The U.S. Citizenship and Immigration Services adjudicators looking over applications for immigration benefits will soon have broader discretion to deny them outright, according to a memo issued Friday describing a policy shift that immigration attorneys called “extremely punitive” and “devastating to employers.”

The agency said that any USCIS employees looking over applications, petitions or requests may issue statutory denials of filings where the petitioner has no legal basis for the benefit sought, or submits a request under a program that was terminated, and that the adjudicators no longer have to send a Request for Evidence or Notice of Intent to Deny before rejecting the bid.

Those filings from the USCIS, referred to as RFEs and NOIDs, have previously warned applicants that something was amiss with their bids, giving them an opportunity to better explain themselves to the agency. But under the new policy, which kicks in on Sept. 11, USCIS workers can simply deny the bid “when appropriate” and at their discretion, according to the memo.

“If all required initial evidence is not submitted with the benefit request, USCIS in its discretion may deny the benefit request for failure to establish eligibility based on lack of required initial evidence,” the agency said in the memo.

On its face, the memo doesn’t seem like a major change in policy, but several immigration attorneys told Law360 on Friday that it could have major impacts for people seeking to come to the U.S., including for H-1B visas for skilled foreign workers.

Susan Cohen, founder and chair of the immigration practice at Mintz Levin Cohn Ferris Glovsky and Popeo PC, noted that, combined with a July 5 memo from the agency increasing the situations in which the USCIS can issue notices to appear, the policy means more foreign nationals will be placed in removal proceedings.

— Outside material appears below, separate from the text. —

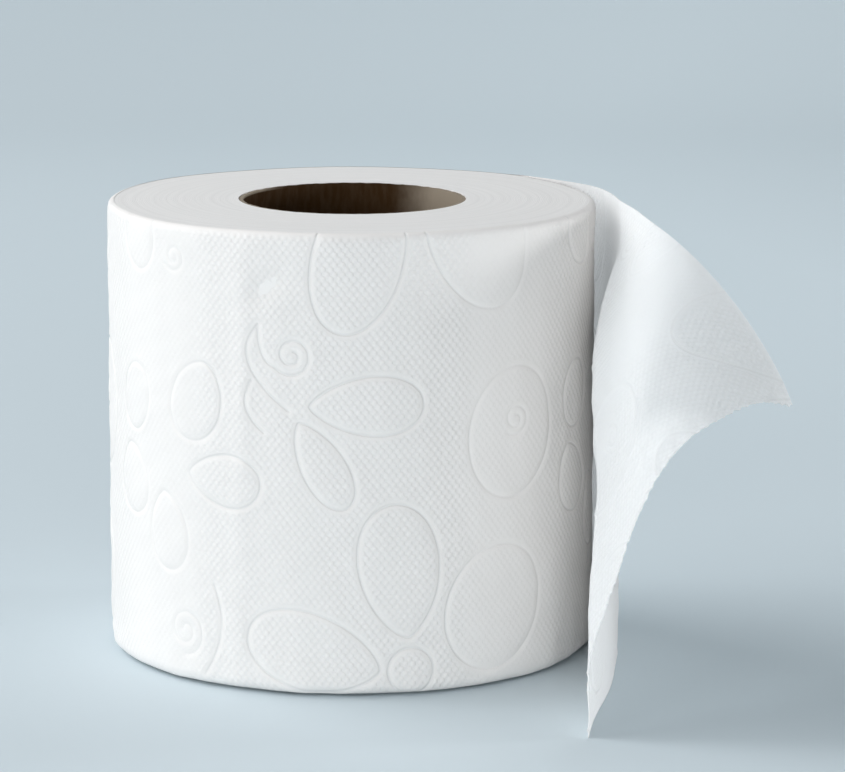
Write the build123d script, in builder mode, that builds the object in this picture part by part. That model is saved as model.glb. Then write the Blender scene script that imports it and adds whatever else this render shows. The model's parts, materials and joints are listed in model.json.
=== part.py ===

It also decreases due process, because applicants won’t have a chance to contest potentially unjustified reasons for denials, she said.

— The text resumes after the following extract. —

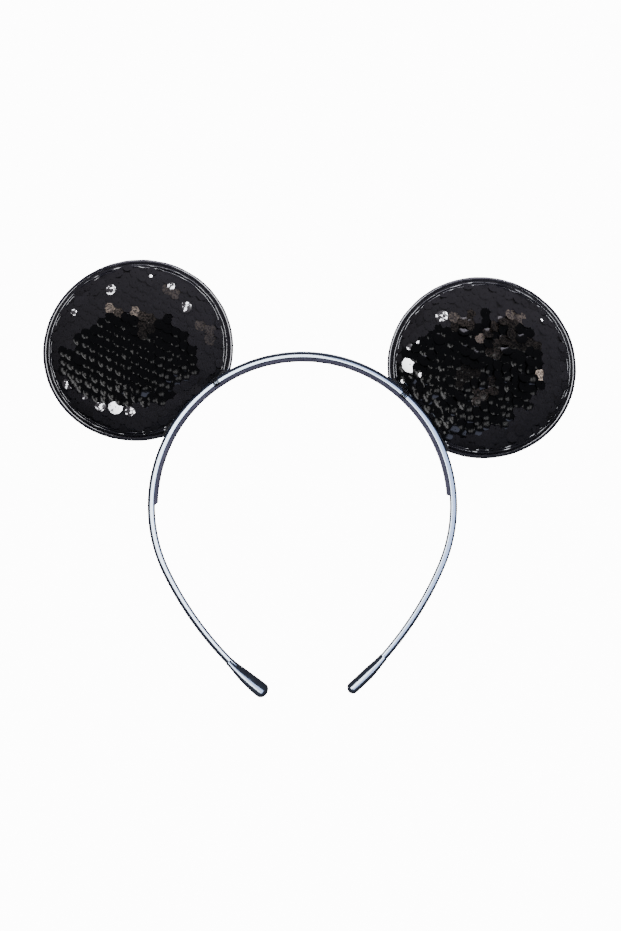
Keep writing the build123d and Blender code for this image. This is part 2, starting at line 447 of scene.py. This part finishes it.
# The soft caps pushed over the ends of the arms
cap = {
    "length": 18.0 * mm,
    "deep": {"left": 4.9 * mm, "right": 4.4 * mm},
    "sideWall": 1.1 * mm,
    "edgeRound": {"left": (1.7 * mm, 2.9 * mm), "right": (1.75 * mm, 1.9 * mm)},
    "mouth": 3.1 * mm,  # depth over the mouth, which fits close round the hoop
    "mouthEnd": 0.55,  # share of the length by which the mouth has grown to the full depth
    "swell": {"left": 0.2, "right": 0.02},  # share added to the depth towards the nose
    "swellFrom": 0.35,  # where the swelling starts, and the length it takes, as shares
    "swellOver": 0.6,
    "sideShare": 0.25,  # how much of that growth the width shares in
    "blunt": 0.12,  # share of the depth left at the very nose
    "steps": 24,
    "noseSteps": 7,
}
for side in sides:
    deep = cap["deep"][side]
    wide = hoop["tipWidth"] + 2 * cap["sideWall"]
    turn = math.degrees(cap["length"] / hoop["flareRadius"])
    bm = bmesh.new()
    section = roundedSection(bm, deep, wide, cap["edgeRound"][side], 6)
    moveAll(bm, (0, 0, hoop["flareRadius"]))
    last = sweep(bm, section, origin, turn, cap["steps"])
    forward = around(turn + 90, 1)
    centre = around(turn, hoop["flareRadius"])
    reach = deep / 2
    for i in range(cap["noseSteps"]):  # the nose is round, so each step is shorter and narrower
        a, b = (math.radians(90 * k / cap["noseSteps"]) for k in (i, i + 1))
        grown = bmesh.ops.extrude_face_region(bm, geom=last)
        last = [g for g in grown["geom"] if isinstance(g, bmesh.types.BMFace)]
        verts = list({v for f in last for v in f.verts})
        bmesh.ops.translate(bm, vec=forward * reach * (math.sin(b) - math.sin(a)), verts=verts)
        shrink = max(math.cos(b), cap["blunt"]) / max(math.cos(a), cap["blunt"])
        sideShrink = (wide / 2 - reach * (1 - math.cos(b))) / (wide / 2 - reach * (1 - math.cos(a)))
        here = centre + forward * reach * math.sin(b)
        for v in verts:
            out = (v.co - here).dot(around(turn, 1))
            v.co += around(turn, 1) * out * (shrink - 1)
            v.co.y *= sideShrink
    for v in bm.verts:  # thin at the mouth, and fuller towards the nose
        along = math.degrees(math.atan2(v.co.x, v.co.z)) / turn
        grow = (cap["mouth"] / deep - 1) * (1 - smoothRise(along / cap["mouthEnd"]))
        grow += cap["swell"][side] * smoothRise((along - cap["swellFrom"]) / cap["swellOver"])
        radial = Vector((v.co.x, 0, v.co.z)).normalized()
        out = v.co.dot(radial) - hoop["flareRadius"]
        v.co += radial * out * grow
        v.co.y *= 1 + grow * cap["sideShare"]
    turnAll(bm, armEndAngle - turn, "Y")
    moveAll(bm, flareCentre)
    mirrorToLeft(bm, side)
    sleeve = finishPiece(bm, "cap_" + side, finishes["cap"], 55)
    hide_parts(side + "_tip_cap")
    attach(sleeve, side + "_arm")
print("stage: caps")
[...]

“This is extremely punitive and could have dire consequences for foreign nationals,” Cohen said. “This is part of a concerted effort to create an environment in the U.S. that is hostile to immigrants.”

The July 5 memo would vastly expand the agency’s enforcement capabilities, broadening the kinds of immigration cases that are subject to removal proceedings, which are initiated with a notice to appear. An NTA places a noncitizen before an immigration judge and commences removal proceedings.

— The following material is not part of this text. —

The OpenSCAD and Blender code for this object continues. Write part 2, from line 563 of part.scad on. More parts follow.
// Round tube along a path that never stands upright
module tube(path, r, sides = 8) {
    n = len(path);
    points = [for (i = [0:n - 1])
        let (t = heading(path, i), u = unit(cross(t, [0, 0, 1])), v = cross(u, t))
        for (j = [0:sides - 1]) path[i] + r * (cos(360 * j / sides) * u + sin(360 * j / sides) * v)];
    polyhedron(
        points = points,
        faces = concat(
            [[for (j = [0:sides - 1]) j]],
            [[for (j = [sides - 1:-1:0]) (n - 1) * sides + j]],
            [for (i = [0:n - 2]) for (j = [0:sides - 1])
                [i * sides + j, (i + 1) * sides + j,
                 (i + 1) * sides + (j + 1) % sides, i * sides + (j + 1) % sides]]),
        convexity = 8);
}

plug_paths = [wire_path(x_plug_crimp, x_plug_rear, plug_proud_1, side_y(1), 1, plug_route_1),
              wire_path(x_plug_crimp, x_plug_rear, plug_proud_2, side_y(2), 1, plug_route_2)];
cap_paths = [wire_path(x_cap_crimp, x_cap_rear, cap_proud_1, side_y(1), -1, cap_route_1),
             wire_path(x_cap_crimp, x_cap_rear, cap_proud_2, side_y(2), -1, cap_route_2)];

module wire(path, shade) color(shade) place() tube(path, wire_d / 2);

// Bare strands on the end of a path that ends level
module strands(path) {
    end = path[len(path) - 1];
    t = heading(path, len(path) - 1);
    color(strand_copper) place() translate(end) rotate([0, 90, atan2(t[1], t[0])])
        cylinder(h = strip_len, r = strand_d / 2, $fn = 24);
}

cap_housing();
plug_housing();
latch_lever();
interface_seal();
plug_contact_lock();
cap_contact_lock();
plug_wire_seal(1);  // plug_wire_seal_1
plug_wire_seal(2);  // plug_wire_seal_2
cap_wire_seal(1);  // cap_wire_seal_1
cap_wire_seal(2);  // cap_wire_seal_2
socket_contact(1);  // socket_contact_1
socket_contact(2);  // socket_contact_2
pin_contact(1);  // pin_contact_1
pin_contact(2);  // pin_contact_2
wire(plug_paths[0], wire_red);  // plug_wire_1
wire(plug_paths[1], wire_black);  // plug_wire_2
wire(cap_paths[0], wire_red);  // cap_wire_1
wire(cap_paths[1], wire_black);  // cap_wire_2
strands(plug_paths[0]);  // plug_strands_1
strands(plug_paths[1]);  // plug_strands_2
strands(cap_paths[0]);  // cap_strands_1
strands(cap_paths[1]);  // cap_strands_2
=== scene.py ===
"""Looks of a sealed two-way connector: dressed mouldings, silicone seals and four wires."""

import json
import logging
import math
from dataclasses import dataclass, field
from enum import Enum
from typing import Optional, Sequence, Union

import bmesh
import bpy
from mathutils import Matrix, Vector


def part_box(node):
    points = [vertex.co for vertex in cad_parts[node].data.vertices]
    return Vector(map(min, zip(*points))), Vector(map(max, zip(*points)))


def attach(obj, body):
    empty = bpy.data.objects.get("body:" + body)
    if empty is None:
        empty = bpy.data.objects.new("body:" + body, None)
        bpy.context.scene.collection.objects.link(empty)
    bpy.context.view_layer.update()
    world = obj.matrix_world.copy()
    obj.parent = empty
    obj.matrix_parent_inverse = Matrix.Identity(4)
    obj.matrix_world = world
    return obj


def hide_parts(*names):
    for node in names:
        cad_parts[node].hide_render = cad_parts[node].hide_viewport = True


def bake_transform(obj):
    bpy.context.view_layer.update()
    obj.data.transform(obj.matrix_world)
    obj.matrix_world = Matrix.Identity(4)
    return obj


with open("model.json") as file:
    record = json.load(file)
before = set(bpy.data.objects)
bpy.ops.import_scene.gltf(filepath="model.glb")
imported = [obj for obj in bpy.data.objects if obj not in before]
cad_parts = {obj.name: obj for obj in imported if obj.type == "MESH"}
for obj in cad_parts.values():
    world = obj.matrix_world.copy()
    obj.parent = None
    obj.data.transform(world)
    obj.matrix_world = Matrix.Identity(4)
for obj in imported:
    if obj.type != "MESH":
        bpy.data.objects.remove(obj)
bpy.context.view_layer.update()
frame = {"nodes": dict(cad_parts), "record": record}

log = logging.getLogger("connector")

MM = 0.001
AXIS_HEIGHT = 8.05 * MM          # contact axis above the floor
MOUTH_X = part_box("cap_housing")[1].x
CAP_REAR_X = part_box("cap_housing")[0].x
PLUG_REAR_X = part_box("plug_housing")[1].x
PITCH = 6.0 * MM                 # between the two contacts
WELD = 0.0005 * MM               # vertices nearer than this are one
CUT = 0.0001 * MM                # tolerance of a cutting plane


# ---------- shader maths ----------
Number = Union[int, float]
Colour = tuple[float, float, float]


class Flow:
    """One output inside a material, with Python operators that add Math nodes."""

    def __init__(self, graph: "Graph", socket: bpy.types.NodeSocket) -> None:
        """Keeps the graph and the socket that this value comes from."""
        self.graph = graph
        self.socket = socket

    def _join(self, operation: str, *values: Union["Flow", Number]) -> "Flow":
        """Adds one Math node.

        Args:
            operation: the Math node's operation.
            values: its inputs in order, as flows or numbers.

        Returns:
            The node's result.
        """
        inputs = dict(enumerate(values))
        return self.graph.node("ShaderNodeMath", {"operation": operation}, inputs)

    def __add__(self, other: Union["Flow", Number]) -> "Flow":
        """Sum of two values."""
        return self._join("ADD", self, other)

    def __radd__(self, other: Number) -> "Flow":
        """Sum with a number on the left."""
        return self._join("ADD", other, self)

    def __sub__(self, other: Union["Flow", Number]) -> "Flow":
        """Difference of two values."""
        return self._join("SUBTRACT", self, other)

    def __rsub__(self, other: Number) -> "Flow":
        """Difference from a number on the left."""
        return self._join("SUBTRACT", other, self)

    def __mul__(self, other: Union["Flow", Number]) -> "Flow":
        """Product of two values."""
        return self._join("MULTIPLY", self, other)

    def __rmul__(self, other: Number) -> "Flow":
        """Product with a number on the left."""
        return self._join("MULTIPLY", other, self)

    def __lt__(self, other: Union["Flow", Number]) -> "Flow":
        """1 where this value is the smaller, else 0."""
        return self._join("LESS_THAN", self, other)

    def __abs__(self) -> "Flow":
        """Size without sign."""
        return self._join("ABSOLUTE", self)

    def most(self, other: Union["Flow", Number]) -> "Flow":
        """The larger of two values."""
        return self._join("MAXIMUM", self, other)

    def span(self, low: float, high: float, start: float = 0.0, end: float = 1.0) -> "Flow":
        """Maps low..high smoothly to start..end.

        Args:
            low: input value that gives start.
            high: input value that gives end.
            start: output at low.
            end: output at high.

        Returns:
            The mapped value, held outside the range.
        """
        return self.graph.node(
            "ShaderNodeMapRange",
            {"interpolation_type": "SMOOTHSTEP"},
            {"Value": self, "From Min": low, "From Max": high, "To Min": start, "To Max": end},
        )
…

Applicants for employment-based visas are not immune. Once issued an NTA, they might face monthslong immigration court proceedings before obtaining relief, requiring business immigration attorneys to either take up litigation or partner with litigators.

Anastasia Tonello, managing partner at Laura Devine Attorneys, called Friday’s policy change part of a “one-two punch” with the earlier memo, and an attack on legal immigration.

She pointed out that, after the agency sends an RFE and receives a response, the approval rate is high. And she estimated that around half of the RFEs she receives have asked for evidence that was already provided in the initial application, but the adjudicator accidentally missed.

But now, adjudicators are empowered to deny a bid at first glance, without applicants getting a chance to correct errors introduced by the agency itself..

“The consequences could be really devastating to employers because of the uncertainty,” she said, noting that H-1B petitions, which operate on a lottery system and in which applicants are hoping to work in specialized professions at U.S. companies, are particularly sensitive.

“This is really meant to disrupt the legal process” for coming to the U.S., she said.

Last summer, immigration attorneys reported that they were seeing increased scrutiny on H-1B petitions, with extra attention paid to those that offer entry-level wages. Those concerns were later justified by data released by the USCIS in September, when the agency said requests for evidence on those cases rose 45 percent from a year earlier.

Elizabeth Stern, partner at Mayer Brown LLP, said that part of the danger of the policy announced Friday is that it comes from the perspective that most applicants are trying to abuse the system.

“It’s amazing what you see when you’re looking for abuse,” she said, adding that if the agency is viewing applicants as cheaters rather than understanding their value, it becomes problematic.

The policy could be very dangerous if the adjudicators at USCIS, who are sorting through mountains of paperwork on each case, make mistakes in those reviews, Stern said.

The memo does, however, lay out a very clear directive, she said: petitioners must be very careful to demonstrate to the USCIS clearly and cleanly that they’ve met the necessary conditions for approval of their applications, petitions and requests.

But she said she didn’t see the memo as describing a major change.

“While this change sounds quite intimidating and could of course be used very aggressively by the agency, we actually think it’s a codification … or the moralization of a shift the agency has already made to avoid having to think of things from the filer’s perspective," she said. “The policy memo isn’t a significant pivot, but how it’s used could be a significant pivot."